-- BEGIN Data shown --

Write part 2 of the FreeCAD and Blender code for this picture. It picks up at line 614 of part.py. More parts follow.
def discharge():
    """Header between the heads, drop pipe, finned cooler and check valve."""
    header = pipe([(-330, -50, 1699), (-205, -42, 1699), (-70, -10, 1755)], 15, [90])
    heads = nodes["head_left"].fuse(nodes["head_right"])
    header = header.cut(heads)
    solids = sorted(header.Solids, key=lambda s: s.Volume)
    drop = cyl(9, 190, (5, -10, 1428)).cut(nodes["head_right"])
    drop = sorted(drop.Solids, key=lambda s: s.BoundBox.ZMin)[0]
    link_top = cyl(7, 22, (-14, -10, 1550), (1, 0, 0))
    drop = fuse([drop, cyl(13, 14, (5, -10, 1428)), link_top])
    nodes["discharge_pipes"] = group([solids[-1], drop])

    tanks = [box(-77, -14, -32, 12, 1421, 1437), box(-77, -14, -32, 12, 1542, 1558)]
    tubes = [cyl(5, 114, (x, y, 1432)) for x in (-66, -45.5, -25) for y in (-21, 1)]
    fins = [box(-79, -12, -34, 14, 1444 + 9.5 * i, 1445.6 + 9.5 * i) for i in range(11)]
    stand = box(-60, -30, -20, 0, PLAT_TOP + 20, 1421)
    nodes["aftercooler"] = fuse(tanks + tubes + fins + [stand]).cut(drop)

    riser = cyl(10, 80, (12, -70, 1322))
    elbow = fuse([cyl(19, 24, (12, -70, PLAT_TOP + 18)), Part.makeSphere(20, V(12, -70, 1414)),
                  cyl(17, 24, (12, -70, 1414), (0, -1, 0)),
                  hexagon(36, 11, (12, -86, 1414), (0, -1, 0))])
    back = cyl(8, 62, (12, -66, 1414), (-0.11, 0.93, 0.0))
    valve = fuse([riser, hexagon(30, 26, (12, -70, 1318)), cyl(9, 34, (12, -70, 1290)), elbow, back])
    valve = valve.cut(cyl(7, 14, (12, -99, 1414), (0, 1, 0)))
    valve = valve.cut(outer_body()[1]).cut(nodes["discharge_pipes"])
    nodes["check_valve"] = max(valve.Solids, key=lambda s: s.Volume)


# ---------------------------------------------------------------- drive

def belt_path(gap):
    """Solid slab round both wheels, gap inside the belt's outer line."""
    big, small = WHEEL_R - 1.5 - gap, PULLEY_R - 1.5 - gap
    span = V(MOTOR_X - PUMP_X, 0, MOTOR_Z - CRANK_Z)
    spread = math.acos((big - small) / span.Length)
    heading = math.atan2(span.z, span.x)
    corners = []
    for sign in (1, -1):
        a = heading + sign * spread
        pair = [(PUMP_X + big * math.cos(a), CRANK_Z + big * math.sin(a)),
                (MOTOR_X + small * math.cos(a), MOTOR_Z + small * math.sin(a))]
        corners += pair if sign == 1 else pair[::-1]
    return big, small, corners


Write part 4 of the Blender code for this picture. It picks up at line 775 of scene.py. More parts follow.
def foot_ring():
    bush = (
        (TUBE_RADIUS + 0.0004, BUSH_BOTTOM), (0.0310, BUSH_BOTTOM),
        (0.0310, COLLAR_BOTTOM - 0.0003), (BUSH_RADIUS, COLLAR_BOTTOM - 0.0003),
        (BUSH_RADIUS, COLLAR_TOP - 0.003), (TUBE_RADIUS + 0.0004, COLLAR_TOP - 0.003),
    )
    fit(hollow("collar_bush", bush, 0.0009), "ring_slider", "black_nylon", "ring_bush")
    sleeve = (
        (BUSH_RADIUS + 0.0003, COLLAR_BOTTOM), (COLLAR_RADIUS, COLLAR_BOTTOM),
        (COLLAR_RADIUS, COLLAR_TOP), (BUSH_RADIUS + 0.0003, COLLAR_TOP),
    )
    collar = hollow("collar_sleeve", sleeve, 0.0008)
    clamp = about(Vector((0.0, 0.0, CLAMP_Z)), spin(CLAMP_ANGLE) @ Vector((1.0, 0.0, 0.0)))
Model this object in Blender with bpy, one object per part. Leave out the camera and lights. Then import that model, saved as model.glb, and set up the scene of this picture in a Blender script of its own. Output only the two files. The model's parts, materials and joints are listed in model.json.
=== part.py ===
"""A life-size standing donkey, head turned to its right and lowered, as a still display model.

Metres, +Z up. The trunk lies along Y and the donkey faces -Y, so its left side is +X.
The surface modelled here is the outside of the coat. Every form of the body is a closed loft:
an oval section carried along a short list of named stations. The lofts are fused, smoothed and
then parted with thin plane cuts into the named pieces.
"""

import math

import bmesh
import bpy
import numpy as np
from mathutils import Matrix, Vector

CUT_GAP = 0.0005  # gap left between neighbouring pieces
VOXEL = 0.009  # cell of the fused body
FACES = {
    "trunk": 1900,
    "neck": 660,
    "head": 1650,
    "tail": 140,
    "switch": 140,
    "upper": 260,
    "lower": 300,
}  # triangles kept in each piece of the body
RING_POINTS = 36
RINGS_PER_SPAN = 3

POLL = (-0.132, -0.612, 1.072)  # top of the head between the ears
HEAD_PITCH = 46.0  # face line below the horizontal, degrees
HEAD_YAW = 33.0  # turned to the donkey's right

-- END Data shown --

• Task objective: Output exactly the lines running from the line containing "Write part 4" through the line containing "RINGS_PER_SPAN = 3", and only those lines.

• Finished exercise:
Write part 4 of the Blender code for this picture. It picks up at line 775 of scene.py. More parts follow.
def foot_ring():
    bush = (
        (TUBE_RADIUS + 0.0004, BUSH_BOTTOM), (0.0310, BUSH_BOTTOM),
        (0.0310, COLLAR_BOTTOM - 0.0003), (BUSH_RADIUS, COLLAR_BOTTOM - 0.0003),
        (BUSH_RADIUS, COLLAR_TOP - 0.003), (TUBE_RADIUS + 0.0004, COLLAR_TOP - 0.003),
    )
    fit(hollow("collar_bush", bush, 0.0009), "ring_slider", "black_nylon", "ring_bush")
    sleeve = (
        (BUSH_RADIUS + 0.0003, COLLAR_BOTTOM), (COLLAR_RADIUS, COLLAR_BOTTOM),
        (COLLAR_RADIUS, COLLAR_TOP), (BUSH_RADIUS + 0.0003, COLLAR_TOP),
    )
    collar = hollow("collar_sleeve", sleeve, 0.0008)
    clamp = about(Vector((0.0, 0.0, CLAMP_Z)), spin(CLAMP_ANGLE) @ Vector((1.0, 0.0, 0.0)))
Model this object in Blender with bpy, one object per part. Leave out the camera and lights. Then import that model, saved as model.glb, and set up the scene of this picture in a Blender script of its own. Output only the two files. The model's parts, materials and joints are listed in model.json.
=== part.py ===
"""A life-size standing donkey, head turned to its right and lowered, as a still display model.

Metres, +Z up. The trunk lies along Y and the donkey faces -Y, so its left side is +X.
The surface modelled here is the outside of the coat. Every form of the body is a closed loft:
an oval section carried along a short list of named stations. The lofts are fused, smoothed and
then parted with thin plane cuts into the named pieces.
"""

import math

import bmesh
import bpy
import numpy as np
from mathutils import Matrix, Vector

CUT_GAP = 0.0005  # gap left between neighbouring pieces
VOXEL = 0.009  # cell of the fused body
FACES = {
    "trunk": 1900,
    "neck": 660,
    "head": 1650,
    "tail": 140,
    "switch": 140,
    "upper": 260,
    "lower": 300,
}  # triangles kept in each piece of the body
RING_POINTS = 36
RINGS_PER_SPAN = 3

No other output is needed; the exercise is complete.